この動きはやがて活発化してくるはずです。そのためには、民にとっての「経済合理性」がもっと前面に出てこなければならなりませんし、それは緊急のテーマだと強く感じています。
グリーンインフラの基礎を担う緑化技術
これから来る「グリーンインフラの時代」を支えるには、時代の求める独自の緑化技術が必要です。この40年ほどの間に日本では、土壌改良技術、屋上緑化や壁面緑化そして潅水といった特殊緑化技術が進展してきました。今、ヒートアイランド現象が続き都市型集中豪雨が頻発する時代に差し掛かり、それらを緩和できる緑化技術に注目が集まっています。
それがグリーンインフラそのものです。その基礎を担う日本版緑化技術の開発は緊急かつ重要な課題になっています。それはデザイン力・提案力の開発であり、基盤をなす施工技術の開発と認知活動です。また、世界中が注目しているメンテナンス技術がついてこなければ、将来の発展はないと思います。
「真似る」から「倣う」へ
グリーンインフラのキーワードは、「Mimic the Nature: 自然を真似る」といわれます。日本では「真似る」という言葉に多少抵抗があるため、どちらかというと「Follow the Nature: 自然に倣う」といった表現が受け入れやすいです。それは都市の中に40年以上前の世界を取り戻す技術です。「大地の力を、都市の力に」変えていく技術でもあります。その効果・メリットを明確に数値で表明できれば、官・学・民あげてグリーンインフラ創出に向けて動き出すに違いありません。これが日本でのグリーンインフラ定着の道筋でしょう。そのためには、新たな緑化技術の開発が必要となります。
グリーンインフラには一体どれだけの数の技術分野があるのか、がこれまで不明でした。これは、分野というより要素(Elements)といった方が分かりやすいです。アメリカでグリーンインフラを推進するEPAが示す要素は11です。
日本ではもう少し場面設定が増えて、これを14とし、「技術的要素」と「場面的要素」に大別しました。「技術的要素」には雨水の利用、雨庭、緑溝、透水性舗装など基本的な要素が含まれます。「場面的要素」としては、それらの技術を総合した緑の道、緑の駐車場、緑の公園、屋上緑化など、身近な緑化場面をあげることができます。それらの要素が一体となって街づくりに生かされていくと、ニューヨークやポートランドが進めてきた施策に劣らないサスティナブルな都市計画像が見えてきます。
屋上緑化は分かりやすいグリーンインフラ
6年ほど前、シカゴ市役所の庁舎屋上庭園を見る機会がありました。やや老朽化した屋上表面は凸凹で、手摺りもなく、怖い思いをしましたが、やや粗放型ともいえる屋上緑化部分では、緑化していない屋上部分と比べて明らかに涼しさを感じました。ここでは直下階の空調代は年間で3,600ドル安くなり、養蜂場も設置されていて、何より世界中からの見学者が絶えないという宣伝効果があります。屋上緑化がグリーンインフラの一要素だという新たな認識を提供できる実績だと思います。

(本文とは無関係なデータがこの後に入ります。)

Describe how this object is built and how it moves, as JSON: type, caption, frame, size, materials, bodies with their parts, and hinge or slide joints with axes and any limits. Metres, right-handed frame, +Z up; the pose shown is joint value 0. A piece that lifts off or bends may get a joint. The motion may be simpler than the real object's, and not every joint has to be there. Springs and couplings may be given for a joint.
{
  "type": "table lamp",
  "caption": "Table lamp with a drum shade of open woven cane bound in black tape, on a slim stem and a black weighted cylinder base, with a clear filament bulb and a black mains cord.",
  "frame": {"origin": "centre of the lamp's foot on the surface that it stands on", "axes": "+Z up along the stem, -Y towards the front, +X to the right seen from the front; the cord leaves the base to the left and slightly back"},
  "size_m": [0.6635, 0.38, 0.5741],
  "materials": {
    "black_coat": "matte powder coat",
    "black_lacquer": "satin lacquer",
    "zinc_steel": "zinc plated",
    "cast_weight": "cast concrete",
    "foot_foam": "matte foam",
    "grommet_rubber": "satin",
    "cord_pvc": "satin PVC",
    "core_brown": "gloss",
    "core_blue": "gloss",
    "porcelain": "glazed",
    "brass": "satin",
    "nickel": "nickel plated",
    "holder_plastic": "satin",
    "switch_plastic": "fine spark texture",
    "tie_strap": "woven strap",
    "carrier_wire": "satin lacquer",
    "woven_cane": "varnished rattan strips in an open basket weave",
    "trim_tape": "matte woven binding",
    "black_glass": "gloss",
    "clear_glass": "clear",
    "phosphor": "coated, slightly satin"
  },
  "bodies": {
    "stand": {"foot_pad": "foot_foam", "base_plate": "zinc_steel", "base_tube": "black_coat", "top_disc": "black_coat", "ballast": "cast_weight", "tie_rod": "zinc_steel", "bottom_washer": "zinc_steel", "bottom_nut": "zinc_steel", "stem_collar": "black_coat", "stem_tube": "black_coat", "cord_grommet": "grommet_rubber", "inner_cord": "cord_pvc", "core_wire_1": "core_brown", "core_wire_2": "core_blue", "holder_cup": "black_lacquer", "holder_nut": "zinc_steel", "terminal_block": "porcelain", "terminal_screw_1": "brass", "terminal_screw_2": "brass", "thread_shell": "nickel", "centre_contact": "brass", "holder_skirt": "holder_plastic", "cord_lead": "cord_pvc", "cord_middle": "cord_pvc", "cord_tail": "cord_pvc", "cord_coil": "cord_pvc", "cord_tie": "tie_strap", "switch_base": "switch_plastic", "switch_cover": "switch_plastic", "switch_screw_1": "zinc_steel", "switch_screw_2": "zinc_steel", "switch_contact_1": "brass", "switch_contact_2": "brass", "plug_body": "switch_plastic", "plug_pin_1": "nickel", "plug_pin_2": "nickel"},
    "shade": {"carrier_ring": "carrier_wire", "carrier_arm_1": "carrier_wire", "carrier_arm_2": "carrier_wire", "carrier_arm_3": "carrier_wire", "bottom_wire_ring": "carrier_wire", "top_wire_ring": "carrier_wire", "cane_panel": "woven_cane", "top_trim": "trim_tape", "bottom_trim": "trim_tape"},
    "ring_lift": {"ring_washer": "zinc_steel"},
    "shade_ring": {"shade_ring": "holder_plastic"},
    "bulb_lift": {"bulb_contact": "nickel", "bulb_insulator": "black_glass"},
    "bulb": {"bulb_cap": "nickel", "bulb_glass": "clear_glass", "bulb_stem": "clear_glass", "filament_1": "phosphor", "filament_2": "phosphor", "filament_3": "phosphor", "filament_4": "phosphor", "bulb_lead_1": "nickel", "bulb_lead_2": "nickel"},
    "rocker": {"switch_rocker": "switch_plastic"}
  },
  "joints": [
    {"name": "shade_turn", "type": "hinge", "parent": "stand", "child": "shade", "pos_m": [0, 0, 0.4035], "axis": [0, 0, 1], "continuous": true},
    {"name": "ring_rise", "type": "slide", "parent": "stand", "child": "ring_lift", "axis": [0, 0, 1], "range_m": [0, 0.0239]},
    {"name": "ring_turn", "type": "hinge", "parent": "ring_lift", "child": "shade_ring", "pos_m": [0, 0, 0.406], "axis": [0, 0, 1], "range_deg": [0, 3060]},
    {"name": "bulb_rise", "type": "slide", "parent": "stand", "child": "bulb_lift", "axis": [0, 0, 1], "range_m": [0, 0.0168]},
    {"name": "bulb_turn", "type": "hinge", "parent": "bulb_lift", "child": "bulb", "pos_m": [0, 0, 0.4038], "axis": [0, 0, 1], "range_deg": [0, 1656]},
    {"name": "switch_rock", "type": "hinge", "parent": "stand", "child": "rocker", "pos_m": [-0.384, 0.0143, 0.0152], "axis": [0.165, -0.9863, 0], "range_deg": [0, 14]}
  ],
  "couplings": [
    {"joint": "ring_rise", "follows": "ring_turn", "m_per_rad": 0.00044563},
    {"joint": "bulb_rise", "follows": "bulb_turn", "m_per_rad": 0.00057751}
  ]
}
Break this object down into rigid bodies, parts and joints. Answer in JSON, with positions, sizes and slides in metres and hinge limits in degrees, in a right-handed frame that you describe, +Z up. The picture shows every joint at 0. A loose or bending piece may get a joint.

その近くに2004年に完成した世界一大きな屋上庭園、ミレニアムパークがあります。公園の下には鉄道線路や大駐車場、それにコンサートホールまで設置されています。そこはまるで普通の公園で、大都市とは思えない自然を感じさせる。日本でも2005年に「なんばパークス」が完成している。面積はミレニアムパークの1/10とはいうものの約1haあり、約10年後の調査結果で「自然同様の環境に戻りつつある」という報告がありました。これらの事実は、「自然の力を都市の力に」できる、グリーンインフラの一つの姿だと感じています。
価値の表現はグリーンインフラ推進の原動力
出典:" The benefits and Challenges of Green Roofs on Public and Commercial Buildings "

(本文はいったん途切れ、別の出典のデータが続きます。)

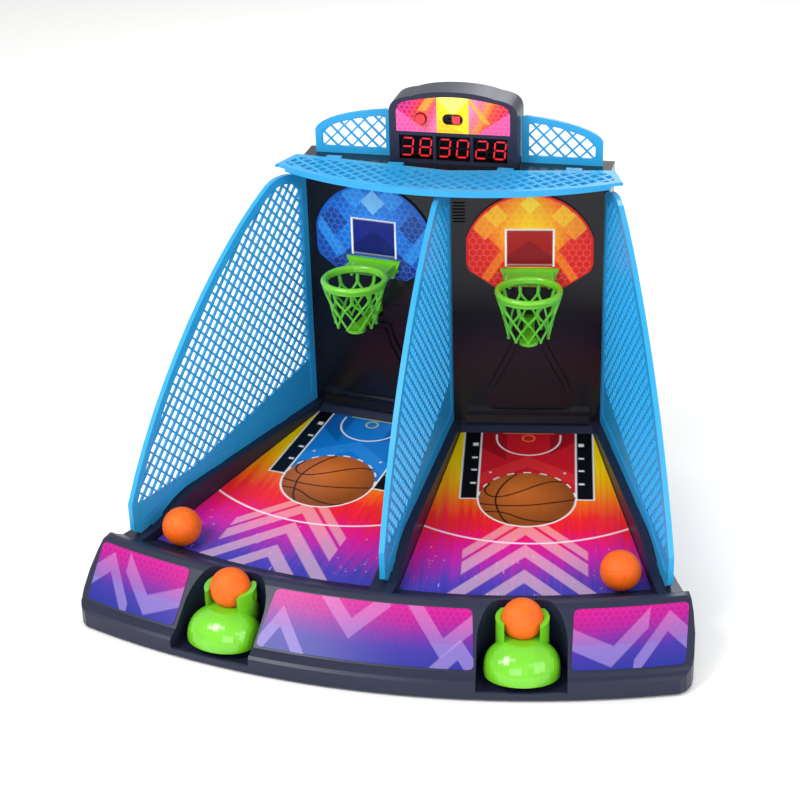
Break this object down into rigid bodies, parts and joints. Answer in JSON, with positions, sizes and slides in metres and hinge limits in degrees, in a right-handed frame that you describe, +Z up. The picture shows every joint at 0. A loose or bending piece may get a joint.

General Service Administration. 2011
2016年8月の日経アーキテクチュアによると、最近海外で大規模な屋上緑化、壁面緑化が人気の理由は、そのベネフィットが適正に評価され、不動産価値に反映されているからだということです。記事中、アメリカ連邦調達庁による「既存建築の屋根を緑化し50年間建物を使用した場合の損益の試算」によれば、雨水流出抑制と省エネ効果のような一時的利益より二次的な利益、すなわち不動産価値に与える影響や周辺環境への影響の方がはるかに高い数値を示すといいます。
さらに快適性、知的生産性の向上といった経済効果には現れない効果も大きいと添えられていました。このように効果を数値で表現して経済的メリットを明らかにすることがグリーンインフラの目指す方向性であり、発展への原動力となりうることは確かだと思います。